● What to produce: Reproduce verbatim the lines up to and including the one with "tree.links.new(made.outputs[0], group_out.inputs[0])", starting from the first.

● Material shown:
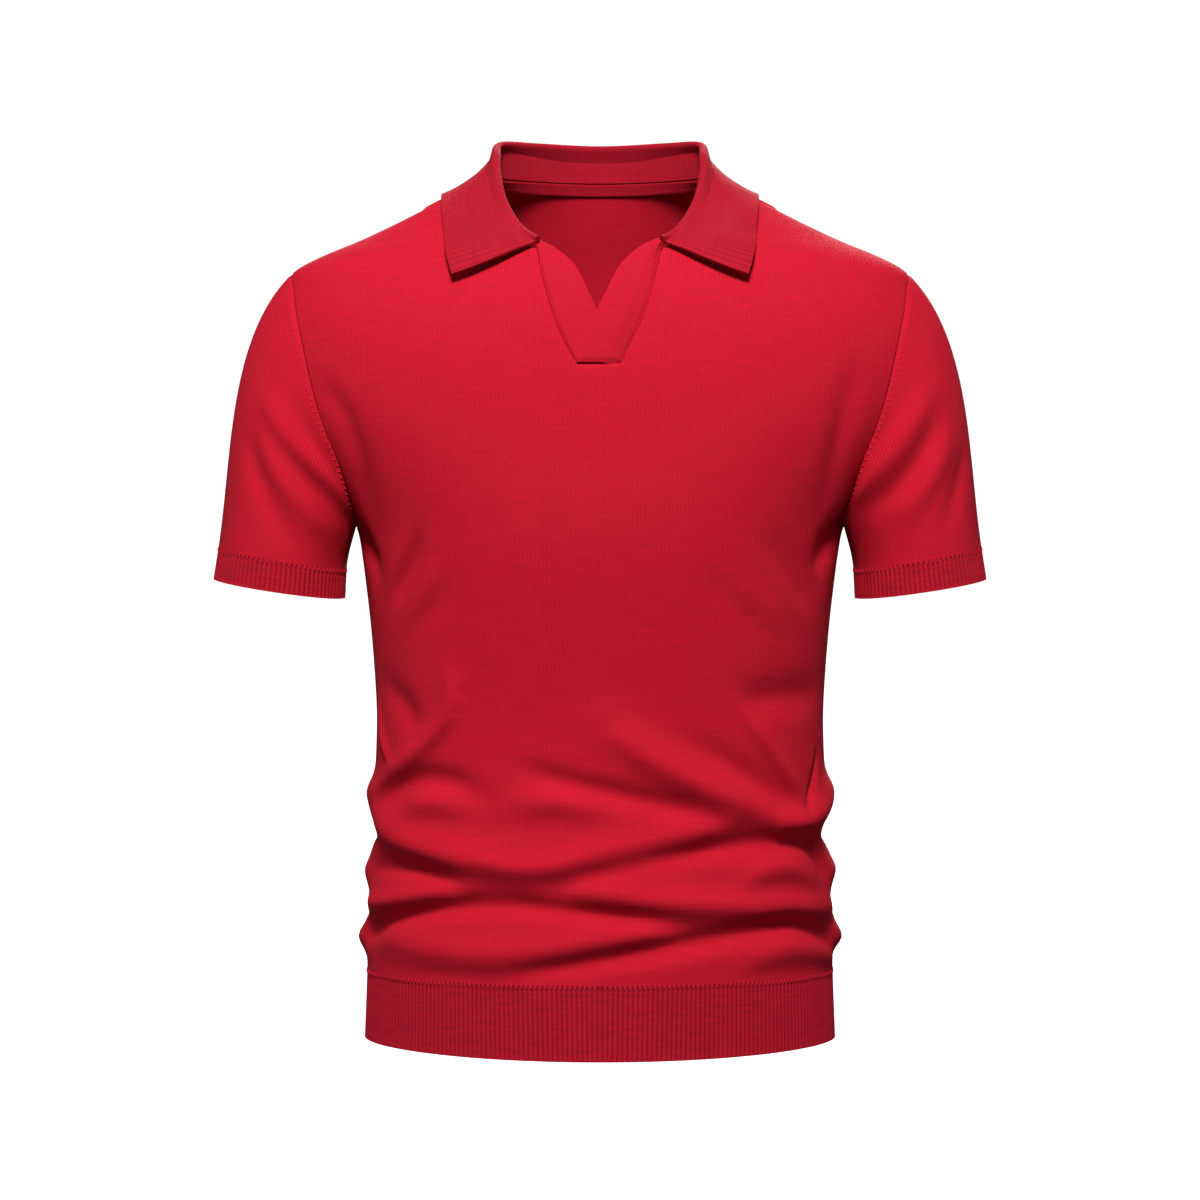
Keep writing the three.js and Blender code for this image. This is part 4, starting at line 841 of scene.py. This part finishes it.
def attribute(tree, name, kind):
    return add(tree, "GeometryNodeInputNamedAttribute", {"Name": name}, data_type=kind).outputs[0]


def finish_tree(tree, geometry, group_in, group_out):
    """Ends a tree with Realize Instances and Set Material."""
    real = add(tree, "GeometryNodeRealizeInstances", {0: geometry}).outputs[0]
    made = add(tree, "GeometryNodeSetMaterial", {0: real, "Material": group_in.outputs["Material"]})
    tree.links.new(made.outputs[0], group_out.inputs[0])


def rib_tree():
    tree, group_in, group_out = new_tree("Raise ribs", {
        "Ribs": "NodeSocketInt", "Relief": "NodeSocketFloat", "Roundness": "NodeSocketFloat",
        "Material": "NodeSocketMaterial",
    })
    turns = math(tree, "MULTIPLY", attribute(tree, "around", "FLOAT"), group_in.outputs["Ribs"])
    wave = math(tree, "ABSOLUTE", math(tree, "SINE", math(tree, "MULTIPLY", turns, np.pi)))
    rounded = math(tree, "POWER", wave, group_in.outputs["Roundness"])
    furrow = math(tree, "MULTIPLY", math(tree, "SUBTRACT", rounded, 1.0), group_in.outputs["Relief"])
    move = math(tree, "MULTIPLY", furrow, attribute(tree, "raise", "FLOAT"))
    out = attribute(tree, "out", "FLOAT_VECTOR")
    offset = add(tree, "ShaderNodeVectorMath", {0: out, "Scale": move}, operation="SCALE")
    moved = add(tree, "GeometryNodeSetPosition", {0: group_in.outputs[0], "Offset": offset.outputs[0]})
    finish_tree(tree, moved.outputs[0], group_in, group_out)
    return tree


def apply_tree(piece, tree, values):
    """Runs a tree on a piece and keeps the result as its plain mesh."""
    modifier = piece.modifiers.new(tree.name, "NODES")
    modifier.node_group = tree
    for item in tree.interface.items_tree:
        if item.name in values and item.in_out == "INPUT":
            modifier[item.identifier] = values[item.name]
    evaluated = piece.evaluated_get(bpy.context.evaluated_depsgraph_get())
    plain = bpy.data.meshes.new_from_object(evaluated)
    piece.modifiers.clear()
    piece.data = plain
    return piece


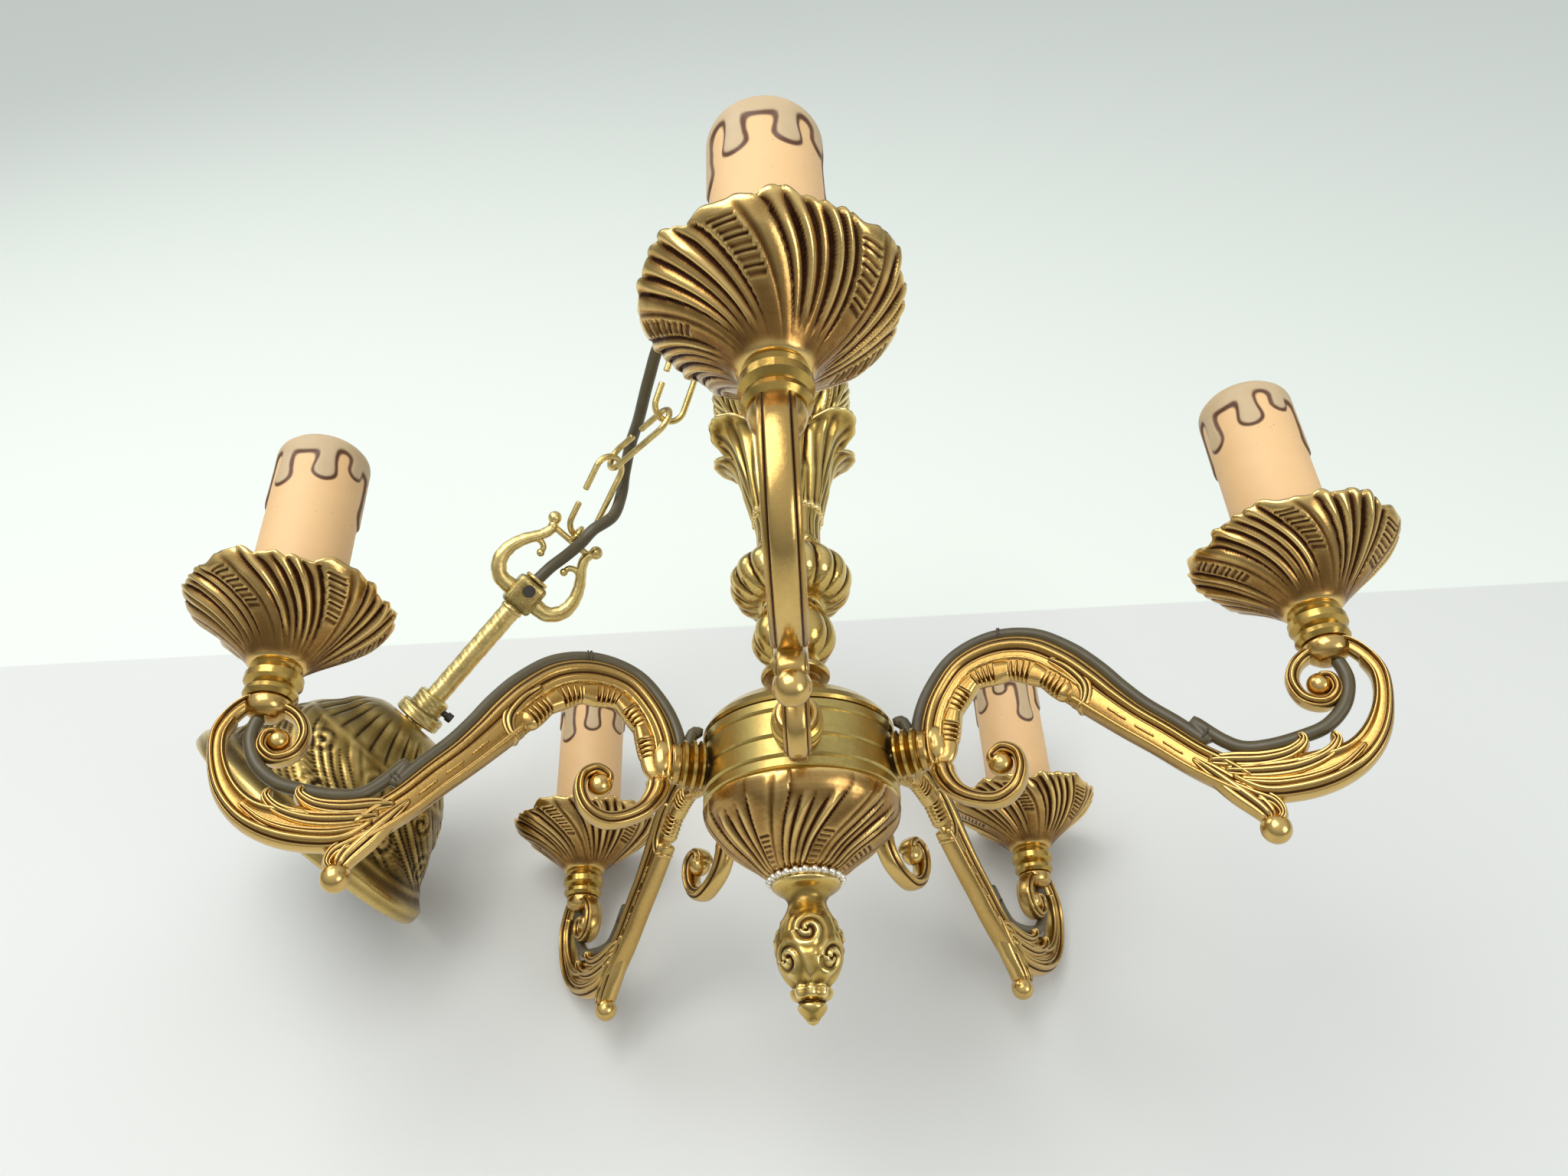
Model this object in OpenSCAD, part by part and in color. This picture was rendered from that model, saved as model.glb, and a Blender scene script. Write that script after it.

● Problem solution:
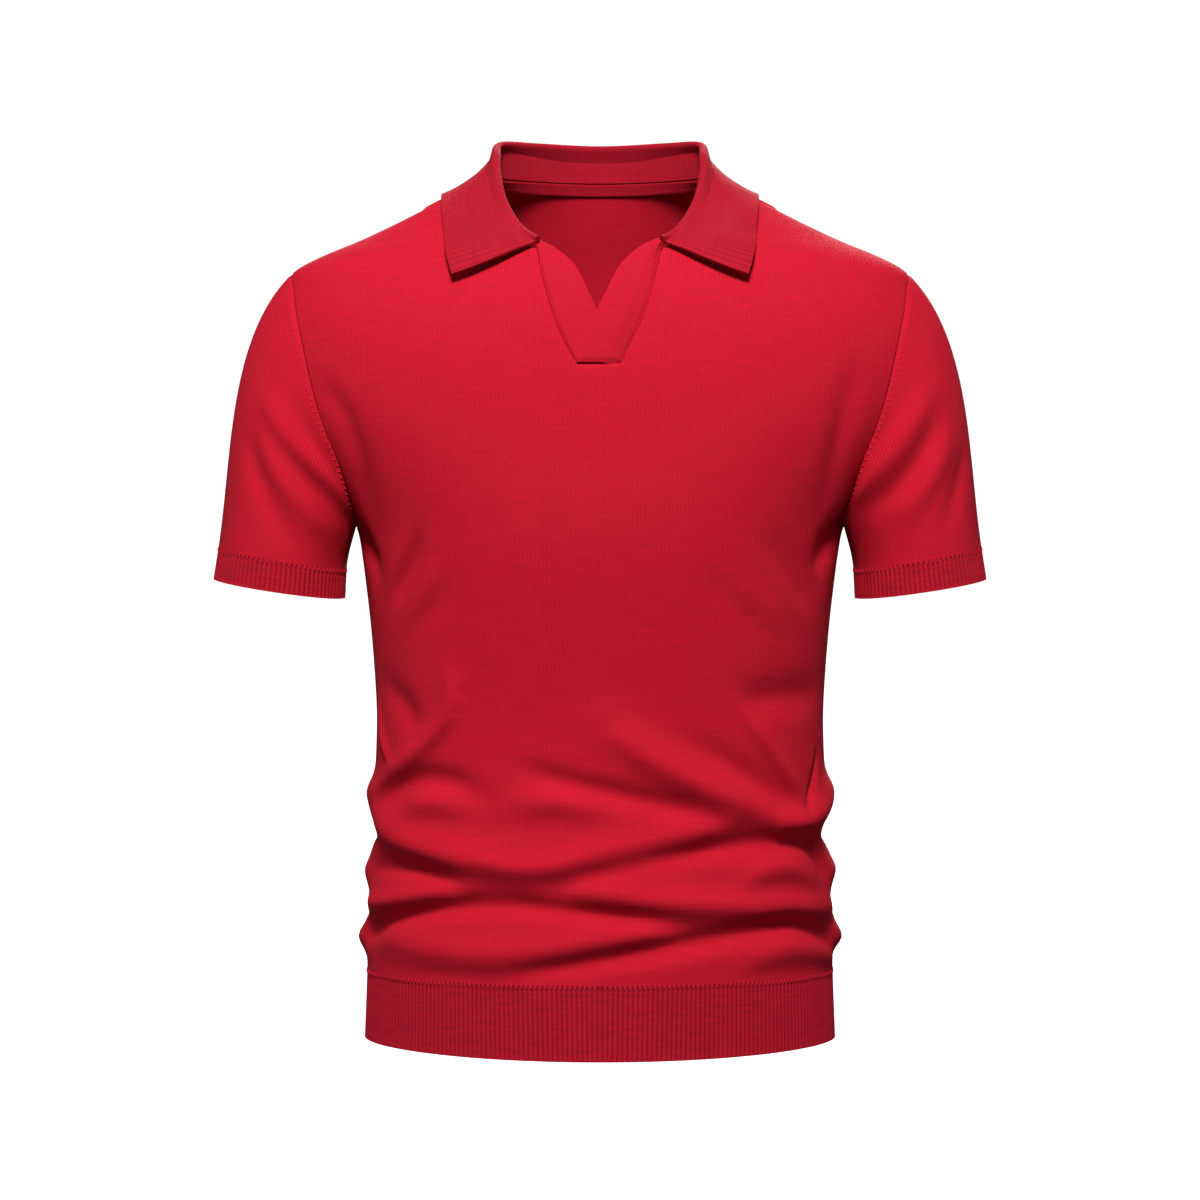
Keep writing the three.js and Blender code for this image. This is part 4, starting at line 841 of scene.py. This part finishes it.
def attribute(tree, name, kind):
    return add(tree, "GeometryNodeInputNamedAttribute", {"Name": name}, data_type=kind).outputs[0]


def finish_tree(tree, geometry, group_in, group_out):
    """Ends a tree with Realize Instances and Set Material."""
    real = add(tree, "GeometryNodeRealizeInstances", {0: geometry}).outputs[0]
    made = add(tree, "GeometryNodeSetMaterial", {0: real, "Material": group_in.outputs["Material"]})
    tree.links.new(made.outputs[0], group_out.inputs[0])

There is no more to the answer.